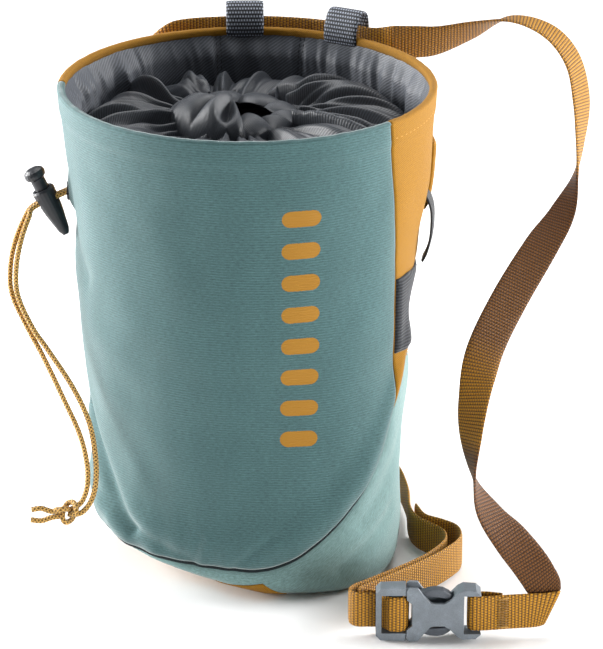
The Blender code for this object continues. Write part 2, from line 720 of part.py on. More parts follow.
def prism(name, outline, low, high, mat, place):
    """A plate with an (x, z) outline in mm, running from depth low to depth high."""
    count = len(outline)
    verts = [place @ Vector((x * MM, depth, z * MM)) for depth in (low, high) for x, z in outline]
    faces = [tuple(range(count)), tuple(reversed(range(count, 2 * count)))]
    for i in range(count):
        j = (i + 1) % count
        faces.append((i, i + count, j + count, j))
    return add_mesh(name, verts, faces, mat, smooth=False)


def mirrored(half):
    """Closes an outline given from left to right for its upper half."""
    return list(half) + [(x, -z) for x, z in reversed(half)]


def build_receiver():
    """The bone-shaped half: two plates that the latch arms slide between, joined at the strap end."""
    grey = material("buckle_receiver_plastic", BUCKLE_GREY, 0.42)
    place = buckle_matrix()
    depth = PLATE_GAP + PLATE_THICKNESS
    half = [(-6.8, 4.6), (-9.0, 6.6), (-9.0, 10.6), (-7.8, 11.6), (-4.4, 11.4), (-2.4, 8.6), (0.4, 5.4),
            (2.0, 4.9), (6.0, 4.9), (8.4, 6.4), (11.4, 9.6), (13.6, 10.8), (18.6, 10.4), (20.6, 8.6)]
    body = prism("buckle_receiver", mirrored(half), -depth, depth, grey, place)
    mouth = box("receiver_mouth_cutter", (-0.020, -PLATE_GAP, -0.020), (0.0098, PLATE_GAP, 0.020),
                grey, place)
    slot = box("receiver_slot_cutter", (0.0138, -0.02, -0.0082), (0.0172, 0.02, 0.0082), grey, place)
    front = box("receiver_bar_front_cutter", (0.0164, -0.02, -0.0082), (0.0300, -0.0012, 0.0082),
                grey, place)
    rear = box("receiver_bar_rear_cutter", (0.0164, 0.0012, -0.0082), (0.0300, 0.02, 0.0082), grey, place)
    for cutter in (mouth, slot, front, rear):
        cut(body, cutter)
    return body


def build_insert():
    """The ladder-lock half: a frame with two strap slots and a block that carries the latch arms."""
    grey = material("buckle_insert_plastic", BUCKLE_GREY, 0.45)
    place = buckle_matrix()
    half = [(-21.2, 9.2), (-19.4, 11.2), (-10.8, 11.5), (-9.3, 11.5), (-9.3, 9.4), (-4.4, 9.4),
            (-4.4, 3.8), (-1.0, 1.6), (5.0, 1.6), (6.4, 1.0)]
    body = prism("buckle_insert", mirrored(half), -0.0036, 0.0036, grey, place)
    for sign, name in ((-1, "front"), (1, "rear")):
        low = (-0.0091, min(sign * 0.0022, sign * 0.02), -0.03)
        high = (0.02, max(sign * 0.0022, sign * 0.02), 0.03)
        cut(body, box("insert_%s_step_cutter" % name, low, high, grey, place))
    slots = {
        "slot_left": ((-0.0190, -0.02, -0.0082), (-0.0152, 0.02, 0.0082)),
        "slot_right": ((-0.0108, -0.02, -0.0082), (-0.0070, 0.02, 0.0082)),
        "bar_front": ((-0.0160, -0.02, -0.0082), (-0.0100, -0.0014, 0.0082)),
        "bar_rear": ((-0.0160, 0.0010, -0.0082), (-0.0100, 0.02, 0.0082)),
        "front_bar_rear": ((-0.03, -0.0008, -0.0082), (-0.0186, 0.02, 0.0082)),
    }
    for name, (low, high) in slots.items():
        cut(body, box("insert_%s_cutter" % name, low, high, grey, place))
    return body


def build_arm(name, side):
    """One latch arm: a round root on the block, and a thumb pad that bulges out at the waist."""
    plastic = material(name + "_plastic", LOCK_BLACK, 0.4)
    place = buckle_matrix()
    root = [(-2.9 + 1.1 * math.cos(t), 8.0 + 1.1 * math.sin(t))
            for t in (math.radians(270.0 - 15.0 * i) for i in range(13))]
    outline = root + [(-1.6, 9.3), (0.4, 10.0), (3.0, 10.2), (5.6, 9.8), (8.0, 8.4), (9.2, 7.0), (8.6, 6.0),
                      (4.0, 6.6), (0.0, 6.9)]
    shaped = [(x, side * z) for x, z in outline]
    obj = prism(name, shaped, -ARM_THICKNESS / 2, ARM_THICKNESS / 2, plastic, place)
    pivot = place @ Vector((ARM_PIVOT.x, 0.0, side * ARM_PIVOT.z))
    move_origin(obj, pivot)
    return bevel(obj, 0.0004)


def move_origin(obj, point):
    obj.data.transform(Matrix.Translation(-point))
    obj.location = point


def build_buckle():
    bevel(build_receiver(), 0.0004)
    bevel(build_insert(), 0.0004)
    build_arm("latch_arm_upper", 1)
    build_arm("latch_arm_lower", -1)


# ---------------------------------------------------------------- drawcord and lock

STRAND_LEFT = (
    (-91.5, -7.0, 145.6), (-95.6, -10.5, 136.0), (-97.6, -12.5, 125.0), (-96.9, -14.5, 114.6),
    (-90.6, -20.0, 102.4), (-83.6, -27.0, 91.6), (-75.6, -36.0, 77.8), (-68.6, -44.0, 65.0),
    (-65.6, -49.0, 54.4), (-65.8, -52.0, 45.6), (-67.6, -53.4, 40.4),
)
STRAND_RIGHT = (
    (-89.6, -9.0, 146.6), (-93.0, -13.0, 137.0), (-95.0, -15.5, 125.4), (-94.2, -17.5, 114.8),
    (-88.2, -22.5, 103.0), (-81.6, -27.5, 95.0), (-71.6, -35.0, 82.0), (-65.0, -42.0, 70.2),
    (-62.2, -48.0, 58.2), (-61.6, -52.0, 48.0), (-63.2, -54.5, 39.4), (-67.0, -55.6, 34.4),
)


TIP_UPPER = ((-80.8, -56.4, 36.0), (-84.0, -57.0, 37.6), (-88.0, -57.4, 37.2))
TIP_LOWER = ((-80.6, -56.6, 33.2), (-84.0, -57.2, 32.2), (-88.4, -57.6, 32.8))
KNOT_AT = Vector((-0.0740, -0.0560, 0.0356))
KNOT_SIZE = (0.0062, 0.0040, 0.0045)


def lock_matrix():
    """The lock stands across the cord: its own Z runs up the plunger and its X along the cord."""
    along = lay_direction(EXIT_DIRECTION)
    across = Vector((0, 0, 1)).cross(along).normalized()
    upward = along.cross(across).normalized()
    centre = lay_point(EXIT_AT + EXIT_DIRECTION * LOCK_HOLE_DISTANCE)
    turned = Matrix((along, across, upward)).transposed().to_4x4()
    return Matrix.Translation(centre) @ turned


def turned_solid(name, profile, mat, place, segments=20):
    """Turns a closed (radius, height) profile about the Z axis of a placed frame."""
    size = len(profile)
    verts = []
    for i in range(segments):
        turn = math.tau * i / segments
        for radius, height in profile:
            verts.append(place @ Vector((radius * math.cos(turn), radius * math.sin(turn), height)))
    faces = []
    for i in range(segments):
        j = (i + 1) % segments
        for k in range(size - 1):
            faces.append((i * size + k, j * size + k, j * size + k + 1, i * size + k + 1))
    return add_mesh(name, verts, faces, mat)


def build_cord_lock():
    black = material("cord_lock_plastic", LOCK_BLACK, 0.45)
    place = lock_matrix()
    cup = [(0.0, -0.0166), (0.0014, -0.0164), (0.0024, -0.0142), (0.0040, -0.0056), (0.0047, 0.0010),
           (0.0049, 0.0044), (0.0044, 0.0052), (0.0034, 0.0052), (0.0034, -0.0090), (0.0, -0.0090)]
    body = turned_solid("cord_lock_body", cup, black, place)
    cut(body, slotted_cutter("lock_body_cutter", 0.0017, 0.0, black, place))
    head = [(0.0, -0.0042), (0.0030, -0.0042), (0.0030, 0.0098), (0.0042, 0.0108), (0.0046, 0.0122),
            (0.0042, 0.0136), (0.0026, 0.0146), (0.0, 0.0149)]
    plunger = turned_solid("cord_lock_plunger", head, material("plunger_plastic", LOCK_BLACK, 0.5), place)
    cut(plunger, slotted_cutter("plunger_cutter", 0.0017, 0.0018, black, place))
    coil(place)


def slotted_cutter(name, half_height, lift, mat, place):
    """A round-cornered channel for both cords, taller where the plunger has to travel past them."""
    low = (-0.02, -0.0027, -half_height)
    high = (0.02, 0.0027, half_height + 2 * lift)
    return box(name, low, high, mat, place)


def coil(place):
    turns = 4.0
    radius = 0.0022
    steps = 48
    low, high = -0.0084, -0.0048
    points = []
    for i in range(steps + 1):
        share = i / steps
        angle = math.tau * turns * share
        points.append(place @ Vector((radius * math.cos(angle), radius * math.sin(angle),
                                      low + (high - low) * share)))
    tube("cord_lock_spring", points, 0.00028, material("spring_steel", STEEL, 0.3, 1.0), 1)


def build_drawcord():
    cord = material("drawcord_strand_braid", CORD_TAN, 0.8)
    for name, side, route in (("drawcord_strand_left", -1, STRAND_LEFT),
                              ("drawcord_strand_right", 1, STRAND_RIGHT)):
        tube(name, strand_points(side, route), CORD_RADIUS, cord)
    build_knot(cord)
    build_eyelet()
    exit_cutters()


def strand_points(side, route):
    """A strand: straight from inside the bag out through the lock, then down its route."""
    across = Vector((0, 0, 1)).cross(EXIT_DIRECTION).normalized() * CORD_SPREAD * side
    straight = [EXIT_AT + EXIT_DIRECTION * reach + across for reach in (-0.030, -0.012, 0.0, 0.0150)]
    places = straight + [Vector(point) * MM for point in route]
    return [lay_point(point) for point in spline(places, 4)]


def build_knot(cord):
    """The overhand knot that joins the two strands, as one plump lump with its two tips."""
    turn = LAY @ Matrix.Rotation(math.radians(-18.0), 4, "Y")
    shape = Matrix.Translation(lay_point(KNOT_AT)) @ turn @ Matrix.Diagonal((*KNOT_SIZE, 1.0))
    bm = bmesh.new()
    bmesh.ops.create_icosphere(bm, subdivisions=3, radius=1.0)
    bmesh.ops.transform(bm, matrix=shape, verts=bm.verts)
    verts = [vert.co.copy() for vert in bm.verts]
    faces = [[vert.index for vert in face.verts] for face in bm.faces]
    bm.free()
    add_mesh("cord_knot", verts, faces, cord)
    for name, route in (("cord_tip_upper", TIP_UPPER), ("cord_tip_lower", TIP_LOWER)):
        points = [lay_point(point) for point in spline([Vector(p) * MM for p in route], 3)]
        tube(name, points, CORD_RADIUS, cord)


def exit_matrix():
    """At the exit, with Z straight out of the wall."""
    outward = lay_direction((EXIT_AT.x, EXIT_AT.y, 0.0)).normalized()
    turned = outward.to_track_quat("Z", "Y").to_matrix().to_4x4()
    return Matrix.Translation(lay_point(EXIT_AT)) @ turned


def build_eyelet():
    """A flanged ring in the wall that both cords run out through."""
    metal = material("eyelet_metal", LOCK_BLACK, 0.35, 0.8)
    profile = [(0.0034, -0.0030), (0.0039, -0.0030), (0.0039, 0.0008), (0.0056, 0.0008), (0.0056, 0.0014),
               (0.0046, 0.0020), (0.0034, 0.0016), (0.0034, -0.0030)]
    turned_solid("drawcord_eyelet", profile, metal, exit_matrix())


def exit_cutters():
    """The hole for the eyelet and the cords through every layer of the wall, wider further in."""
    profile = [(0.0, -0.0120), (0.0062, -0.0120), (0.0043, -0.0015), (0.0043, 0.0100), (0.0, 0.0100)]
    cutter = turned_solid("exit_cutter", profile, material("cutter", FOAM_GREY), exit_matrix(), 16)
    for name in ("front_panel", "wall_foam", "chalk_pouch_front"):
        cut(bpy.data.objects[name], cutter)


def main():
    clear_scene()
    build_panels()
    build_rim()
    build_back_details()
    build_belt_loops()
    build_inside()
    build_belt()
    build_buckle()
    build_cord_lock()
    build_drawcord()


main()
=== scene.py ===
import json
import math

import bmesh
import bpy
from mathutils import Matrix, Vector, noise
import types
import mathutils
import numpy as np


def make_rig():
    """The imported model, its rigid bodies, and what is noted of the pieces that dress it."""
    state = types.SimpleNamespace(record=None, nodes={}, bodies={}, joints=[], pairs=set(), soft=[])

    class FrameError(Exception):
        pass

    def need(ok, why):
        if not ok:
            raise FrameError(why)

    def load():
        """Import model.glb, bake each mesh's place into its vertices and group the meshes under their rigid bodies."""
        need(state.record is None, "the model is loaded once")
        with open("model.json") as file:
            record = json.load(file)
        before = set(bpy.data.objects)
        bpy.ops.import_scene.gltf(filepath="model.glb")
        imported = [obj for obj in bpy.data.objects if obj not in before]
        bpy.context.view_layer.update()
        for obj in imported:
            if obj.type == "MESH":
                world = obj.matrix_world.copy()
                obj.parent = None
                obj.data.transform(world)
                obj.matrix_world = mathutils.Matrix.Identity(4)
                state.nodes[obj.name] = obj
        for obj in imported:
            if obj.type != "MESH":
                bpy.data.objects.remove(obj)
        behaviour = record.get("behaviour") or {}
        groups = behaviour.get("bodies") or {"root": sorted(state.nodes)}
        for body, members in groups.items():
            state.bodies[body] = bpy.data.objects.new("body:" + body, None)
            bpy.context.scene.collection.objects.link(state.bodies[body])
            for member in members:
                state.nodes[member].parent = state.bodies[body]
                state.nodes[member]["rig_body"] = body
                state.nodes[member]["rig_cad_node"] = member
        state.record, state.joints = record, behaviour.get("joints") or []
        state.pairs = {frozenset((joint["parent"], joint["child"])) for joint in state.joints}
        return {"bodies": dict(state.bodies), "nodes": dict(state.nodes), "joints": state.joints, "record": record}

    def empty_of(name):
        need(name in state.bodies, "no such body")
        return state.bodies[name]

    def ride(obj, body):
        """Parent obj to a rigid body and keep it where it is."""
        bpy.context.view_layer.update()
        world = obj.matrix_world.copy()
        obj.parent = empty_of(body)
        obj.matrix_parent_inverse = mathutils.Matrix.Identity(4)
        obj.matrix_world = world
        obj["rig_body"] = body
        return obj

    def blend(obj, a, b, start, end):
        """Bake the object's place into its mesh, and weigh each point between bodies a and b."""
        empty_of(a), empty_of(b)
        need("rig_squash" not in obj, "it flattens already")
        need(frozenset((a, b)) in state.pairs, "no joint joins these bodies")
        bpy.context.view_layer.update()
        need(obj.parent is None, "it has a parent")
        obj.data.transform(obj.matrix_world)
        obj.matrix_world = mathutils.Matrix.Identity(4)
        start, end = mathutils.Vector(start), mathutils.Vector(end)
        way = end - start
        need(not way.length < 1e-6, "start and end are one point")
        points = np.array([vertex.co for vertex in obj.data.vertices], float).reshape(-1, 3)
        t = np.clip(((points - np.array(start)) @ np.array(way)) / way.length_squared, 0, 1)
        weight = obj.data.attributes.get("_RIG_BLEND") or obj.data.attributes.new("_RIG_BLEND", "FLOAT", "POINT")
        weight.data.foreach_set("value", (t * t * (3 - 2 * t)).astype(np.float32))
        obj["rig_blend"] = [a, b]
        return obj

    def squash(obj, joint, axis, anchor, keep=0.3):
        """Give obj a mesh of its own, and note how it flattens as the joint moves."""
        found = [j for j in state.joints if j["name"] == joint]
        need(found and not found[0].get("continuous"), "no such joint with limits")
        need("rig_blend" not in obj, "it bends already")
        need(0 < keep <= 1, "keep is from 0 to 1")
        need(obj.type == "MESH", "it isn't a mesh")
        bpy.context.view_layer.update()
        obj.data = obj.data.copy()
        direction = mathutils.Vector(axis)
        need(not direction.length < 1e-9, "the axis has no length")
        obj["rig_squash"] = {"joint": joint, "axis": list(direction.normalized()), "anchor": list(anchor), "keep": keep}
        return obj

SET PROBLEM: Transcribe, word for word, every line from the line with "build_inside()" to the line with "raise FrameError(why)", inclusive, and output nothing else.

WORKED SOLUTION:
    build_inside()
    build_belt()
    build_buckle()
    build_cord_lock()
    build_drawcord()


main()
=== scene.py ===
import json
import math

import bmesh
import bpy
from mathutils import Matrix, Vector, noise
import types
import mathutils
import numpy as np


def make_rig():
    """The imported model, its rigid bodies, and what is noted of the pieces that dress it."""
    state = types.SimpleNamespace(record=None, nodes={}, bodies={}, joints=[], pairs=set(), soft=[])

    class FrameError(Exception):
        pass

    def need(ok, why):
        if not ok:
            raise FrameError(why)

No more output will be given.